Namun alat pelindung tersebut memperpanjang pertarungan. Dan tujuannya adalah tontonan serta pengurbanan manusia, bukan kelangsungan hidup.
Hasilnya, baju besi tersebut disingkirkan, meninggalkan para gladiator dengan kombinasi ikonik berupa duka, helm, dan perisai. Hanya ada sedikit perlindungan pada bagian dada, sehingga luka lebih mungkin berakibat fatal. Tontonannya dibuat penuh darah.
Dari penghormatan hingga alat politik
Pada abad pertama SM, munus telah menjadi alat politik, meskipun masih dikaitkan dengan upacara penguburan, setidaknya di atas kertas.
Setiap pejabat Romawi yang ingin dipilih untuk menduduki jabatan publik yang penting akan mengadakan pesta pemakaman yang mewah. Hal ini dilakukan untuk memenangkan hati rakyat.
Julius Caesar, yang ingin melanjutkan karir politiknya pada tahun 65 SM, mengadakan munus untuk ayahnya (yang telah meninggal selama 20 tahun).

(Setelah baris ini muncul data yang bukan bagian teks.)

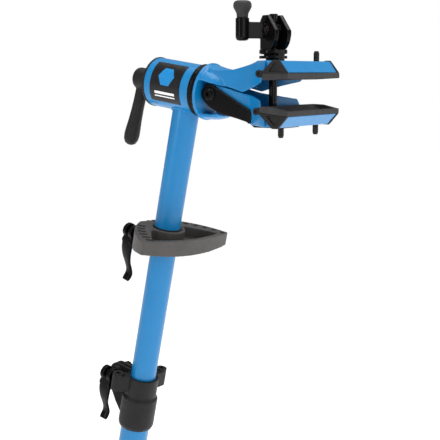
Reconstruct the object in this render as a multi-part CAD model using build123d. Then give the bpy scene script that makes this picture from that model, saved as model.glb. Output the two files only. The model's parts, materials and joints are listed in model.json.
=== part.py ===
from build123d import *
import os
from math import atan2, cos, degrees, hypot, radians, sin

os.makedirs("parts", exist_ok=True)

# Folding bike repair stand: a leaning telescopic post on a rear foot and two folding legs, with a
# tool tray, a rotating head and a screw clamp. Millimetres, +Z up, the clamp points to +X, and
# the origin is at floor level in the middle of the stand's footprint.

# ---------------------------------------------------------------- driving dimensions
POST_LEAN = 11.87  # degrees from vertical, towards the clamp
HEAD_DROOP = 8.25  # degrees that the head axis falls towards the clamp
POST_LENGTH = 1318.0  # floor to head axis, along the post
RUN = 0.06  # radial running clearance

LOWER_R, LOWER_BORE = 20.0, 18.0
UPPER_R, UPPER_BORE = 17.5, 15.5
LOWER_TOP, UPPER_END = -424.0, -880.0  # along the post, from the head axis
COLLAR_TOP, COLLAR_END = -410.0, -486.5

BOOT_R, BOOT_RISE = 25.0, 22.0  # rear rubber boot
LEG_R, LEG_BORE = 14.0, 12.2
LEG_REACH, LEG_SPREAD = 640.0, 400.0  # front foot centre from the rear foot
FOOT_R, FOOT_HEIGHT = 18.0, 17.0
HUB_S, HUB_HALF = -818.0, 42.0  # leg collar centre along the post, and its half height
HUB_R, PIVOT_R = 27.0, 52.0

TRAY_TOP, TRAY_THICK, TRAY_TURN = -190.0, 18.0, -10.3
TRAY_HUB_R = 24.5
TRAY_LOCK_X, TRAY_LOCK_Z = -44.0, -209.0  # skewer of the tray clamp

BARREL_R, BARREL_BORE = 31.6, 27.0
BARREL_REAR, BARREL_FRONT = -51.0, 20.4
RING_R, RING_FRONT = 33.5, 30.6
DISC_R, DISC_FRONT = 36.3, 35.0
SPINDLE_R, STUD_R = 13.9, 6.0

HINGE = (48.5, -7.0)  # lower jaw hinge, x and z from the head centre
ROD_X, ROD_R, ROD_TOP = 126.3, 5.0, 89.0
ROD_PIN_Z, ROD_PIN_R = -36.0, 3.5
NUT_Z, NUT_R = 71.0, 7.0  # barrel nut of the crank
CRANK_TURN = -114.6  # heading of the crank arm, from +X
EAR_IN, EAR_OUT = 6.1, 11.6  # crank ears, either side of the rod
KNOB_AT = (32.4, -18.8)  # crank boss from the rod axis, in the crank's own frame
JAW_HALF = 58.0  # jaw casting half length
CAP = 3.7  # end cap thickness

QR_EAR, QR_NUT_FACE, QR_REACH = 12.0, 12.0, 8.8
EAR_HALF, SADDLE_R = 6.5, 8.6  # ears either side of the split, and the saddles out to lever and nut
QR_PIN_Y = -(QR_EAR + 0.05 + QR_REACH)
HEIGHT_LOCK = (-43.0, 0, -418.5)  # skewer of the height collar, forward, across and up the post
BOSS_SPOTS = ((-23, -27, 8.0), (2, 38, 7.5))  # screw bosses of the height collar, with radius
BOSS_BORE = 3.2

# ---------------------------------------------------------------- frames
lean, droop = radians(POST_LEAN), radians(HEAD_DROOP)
X_REAR = -((LEG_REACH + FOOT_R) + (BOOT_RISE * sin(lean) - BOOT_R)) / 2
T = Vector(X_REAR + POST_LENGTH * sin(lean), 0, POST_LENGTH * cos(lean))
UP = Vector(sin(lean), 0, cos(lean))
FWD = Vector(cos(lean), 0, -sin(lean))
AXIS = Vector(cos(droop), 0, -sin(droop))
NORMAL = Vector(sin(droop), 0, cos(droop))
POST = Plane(origin=T, x_dir=FWD, z_dir=UP).location  # x forward, z up the post
HEAD = Plane(origin=T, x_dir=-NORMAL, z_dir=AXIS).location  # z along the head axis
CLAMP = Location(T)  # level frame at the head centre
CRANK = CLAMP * Pos(ROD_X, 0, NUT_Z) * Rot(0, 0, CRANK_TURN)
TRAY = POST * Rot(0, 0, TRAY_TURN)


# ---------------------------------------------------------------- helpers
def cyl(r, z0, z1):
    return Pos(0, 0, (z0 + z1) / 2) * Cylinder(r, z1 - z0)


def ring(r_out, r_in, z0, z1):
    return cyl(r_out, z0, z1) - cyl(r_in, z0 - 1, z1 + 1)


def xcyl(r, x0, x1, y=0, z=0):
    return Pos((x0 + x1) / 2, y, z) * Rot(0, 90, 0) * Cylinder(r, x1 - x0)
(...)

Pada acara itu, 640 gladiator bertarung dengan mengenakan baju besi yang terbuat dari perak murni. 19 tahun kemudian, Caesar mengulangi kemenangannya dengan munus lainnya. Kali ini untuk putrinya yang telah meninggal selama hampir satu dekade.
Caesar tidak hanya memasukkan pertarungan antara gladiator yang diperbudak, tetapi juga pertarungan spektakuler antara dua anggota aristokrasi Romawi yang secara tidak bijaksana mendukung lawan politik Caesar, Pompey.

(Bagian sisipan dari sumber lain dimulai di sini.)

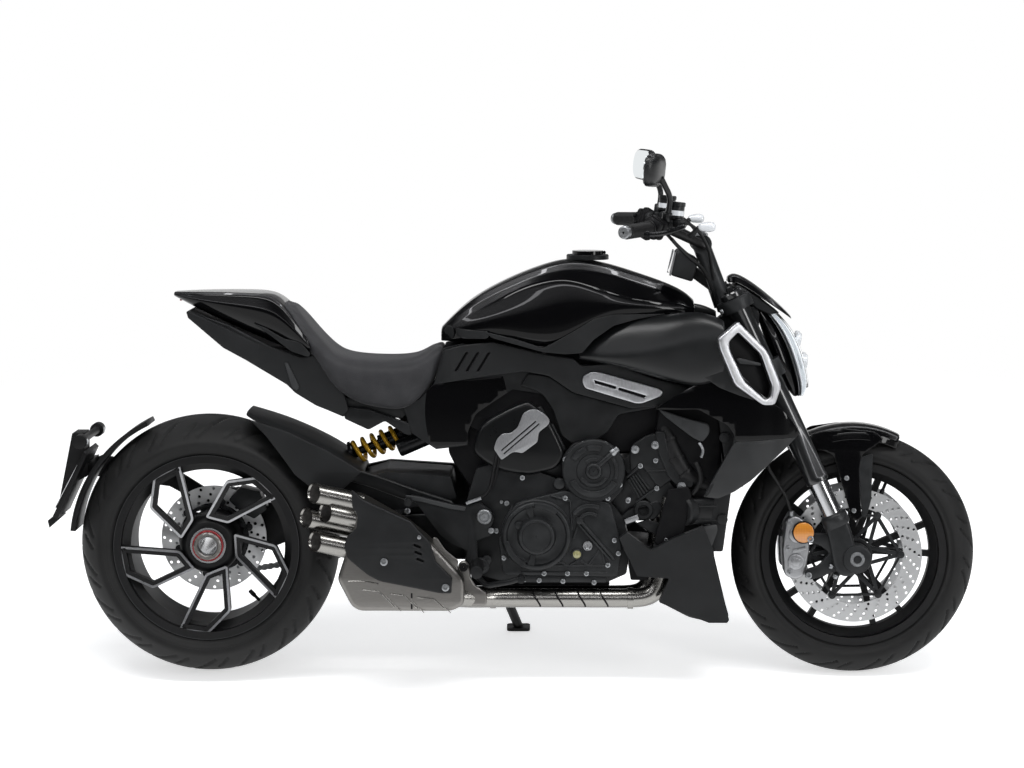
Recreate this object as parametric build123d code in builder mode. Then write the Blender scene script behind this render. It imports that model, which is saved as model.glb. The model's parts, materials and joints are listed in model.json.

Dalam waktu 1 tahun setelah pertandingan tersebut, Caesar telah dibunuh oleh anggota Senat Romawi. Romawi pun terjerumus ke dalam perang saudara. Selama era Kekaisaran, kaisar melarang munus diselenggarakan oleh individu tanpa izin tertulis.
Namun ini tidak berarti akhir dari pertarungan gladiator. Sebaliknya, pertarungan tersebut menjadi tontonan yang dikelola kekaisaran.
Karena itu, pertarungan dimaksudkan untuk menghormati kaisar. Selain itu juga untuk meningkatkan popularitas kaisar di kalangan rakyat jelata yang masih haus akan darah, roti, dan sirkus.